Research on Motion Control and Compensation of UAV Shipborne Autonomous Landing Platform

Abstract

As an important interface between unmanned aerial vehicles (UAVs) and ships, the stability and motion control compensation technology of the shipborne UAV landing platform are paramount for successful UAV landings. This paper has designed a new control compensation method for an autonomous UAV landing platform to address the impact of complex sea conditions on the stability of UAV landing platforms. Firstly, the parallel Stewart platform was introduced as the landing platform, and its structure was analyzed with forward and inverse kinematic calculations conducted in Matlab to verify its accuracy. Secondly, a least-squares recursive AR prediction algorithm was designed to predict the future attitudes of ships under varying sea conditions.

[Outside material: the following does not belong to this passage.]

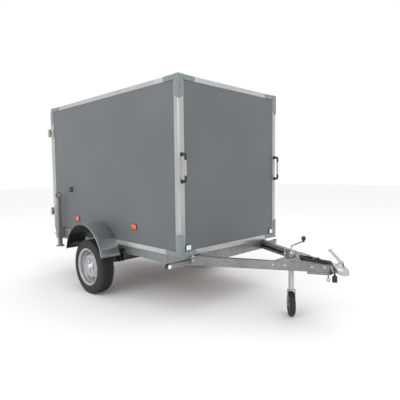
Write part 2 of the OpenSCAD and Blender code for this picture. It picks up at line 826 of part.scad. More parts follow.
module coupling_head() color("silver") {
    difference() {
        union() {
            head_shell(0);
            box([-nose_tube / 2 - head_t, nose_to, nose_z + 2],
                [nose_tube / 2 + head_t, nose_to + sleeve_l, nose_z + nose_tube + head_t]);
        }
        head_shell(head_t);
        translate([0, ball_y, ball_z - 40]) cylinder(h = 40, r = ball_r + 2, $fn = 32);
        box([-nose_tube / 2, nose_to, nose_z - 1],
            [nose_tube / 2, nose_to + sleeve_l + 1, nose_z + nose_tube]);
        box([-8.5, lever_y - 26, ball_z + 20], [8.5, lever_y + 34, lever_z + 20]);
    }
    // two ears that carry the lever's pin
    both() difference() {
        hull() {
            rod_x([10, lever_y, lever_z], 4, 11);
            box([10, lever_y - 16, nose_z + nose_tube],
                [14, lever_y + 32, nose_z + nose_tube + head_t]);
        }
        rod_x([9, lever_y, lever_z], 6, 4 + run_fit);
    }
}

// Release lever: an arm with a grip bar, on a pin through the ears
module coupling_lever() color("silver") translate([0, lever_y, lever_z]) {
    rod_x([-16, 0, 0], 32, 4);
    rod_x([-8, 0, 0], 16, 11);
    rotate([lever_lift, 0, 0]) {
        box([-7, 0, -8], [7, lever_reach - 10, 8]);
        rod_x([-14, lever_reach - 10, 0], 28, 9);
    }
    rotate([lever_lift - 110, 0, 0]) box([-6, 0, -6], [6, 21, 6]);
}

// Outline of a flat piece that spans the two drawbar rails, inset from their outer faces
module span_outline(from, to, inset) polygon([
    [-arm_x(from) + inset, from], [arm_x(from) - inset, from],
    [arm_x(to) - inset, to], [-arm_x(to) + inset, to]]);

// Square tube that carries the coupling, with its two cross bolts
module nose() {
    difference() {
        box([-nose_tube / 2, nose_to, nose_z], [nose_tube / 2, nose_from + 30, nose_z + nose_tube]);
        box([-nose_tube / 2 + 5, nose_to - 1, nose_z + 5],
            [nose_tube / 2 - 5, nose_from + 31, nose_z + nose_tube - 5]);
    }
    both() for (y = [nose_to + 13, nose_to + sleeve_l - 13])
        rod_x([nose_tube / 2 + head_t, y, nose_z + nose_tube / 2], 8, 9);
}

// Folded tray under the rails' ends; its back edge meets the rails' rising lower edge
module tray() translate([0, 0, tray_z]) difference() {
    linear_extrude(tray_h) span_outline(tip_y, tip_y + tray_l, 0);
    translate([0, 0, rail_t]) linear_extrude(tray_h)
        span_outline(tip_y - 1, tip_y + tray_l + 1, rail_t + 1);
}

module drawbar_plates() color("lightgray") {
    nose();
    // plate across the rails that carries the jockey wheel's clamp
    difference() {
        translate([0, 0, plate_z]) linear_extrude(plate_t) span_outline(plate_from, plate_to, 5);
        translate([0, mast_y, plate_z - 1]) cylinder(h = plate_t + 2, d = mast_d + 4);
    }
    // shelf that the cable lies on
    translate([0, 0, plate_z]) linear_extrude(shelf_t) span_outline(tip_y + 1, plate_from - 1, 20);
    tray();
    // eye for the safety cable, below the tray
    translate([-tip_x + 8, tip_y + 14, tray_z - 26]) {
        cylinder(h = 27, d = 10);
        translate([0, 0, -12]) rotate([0, 90, 0]) rotate_extrude() translate([11, 0]) circle(d = 7);
    }
}

// ---- jockey wheel ----

module at_mast() { translate([0, mast_y, 0]) children(); }

// Clamp: a split collar on the plate, with a foot and a threaded boss
module jockey_clamp() color("lightgray") at_mast() difference() {
    union() {
        translate([0, 0, plate_z + plate_t]) cylinder(h = clamp_h, d = clamp_d);
        box([-38, -clamp_d / 2 + 4, plate_z + plate_t], [38, clamp_d / 2 - 4, plate_z + plate_t + 5]);
        rod_y_dir([0, clamp_d / 2 - 4, screw_z], 14, 11);
    }
    translate([0, 0, plate_z]) cylinder(h = clamp_h + 10, d = mast_d + 2 * clear);
    rod_y_dir([0, mast_d / 2 - 3, screw_z], 60, 6 + run_fit);
}

// Clamp screw with a sliding T-bar
module jockey_clamp_handle() color("silver") {
    rod_y_dir([0, mast_y + mast_d / 2 + 0.5, screw_z], screw_y - mast_y - mast_d / 2, 6);
    rod_y_dir([0, screw_y - 9, screw_z], 18, 9);
    translate([0, screw_y, screw_z - tbar_l / 2]) {
        cylinder(h = tbar_l, r = 5);
        sphere(r = 7);
        translate([0, 0, tbar_l]) sphere(r = 7);
    }
}

spindle_d = 16;
module jockey_outer_tube() color("silver") at_mast() difference() {
    union() {
        translate([0, 0, mast_low]) cylinder(h = mast_top - mast_low, d = mast_d);
        translate([0, 0, mast_top]) cylinder(h = 8, d1 = mast_d, d2 = 28);
    }
    translate([0, 0, mast_low - 1])
        cylinder(h = mast_top - mast_low - 5, d = mast_d - 2 * mast_wall);
    cylinder(h = mast_top + 9, d = spindle_d + 2 * run_fit);
}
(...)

Finally, the prediction algorithm was combined with the platform’s control strategy and a dual-sensor system was adopted to ensure the stability of the UAV landing process. The experimental results demonstrate that these innovative improvements enhanced the compensation accuracy by 59.6%, 60.3%, 48.4%, and 47.9% for the rolling angles of 5° and 10° and the pitching angles of 5° and 10°, respectively. Additionally, the compensation accuracy for the roll and pitch in sea states 2 and 5 improved by 51.2%, 59.4%, 58.7%, and 55.9%, respectively, providing technical support for UAV missions such as maritime rescue and exploration.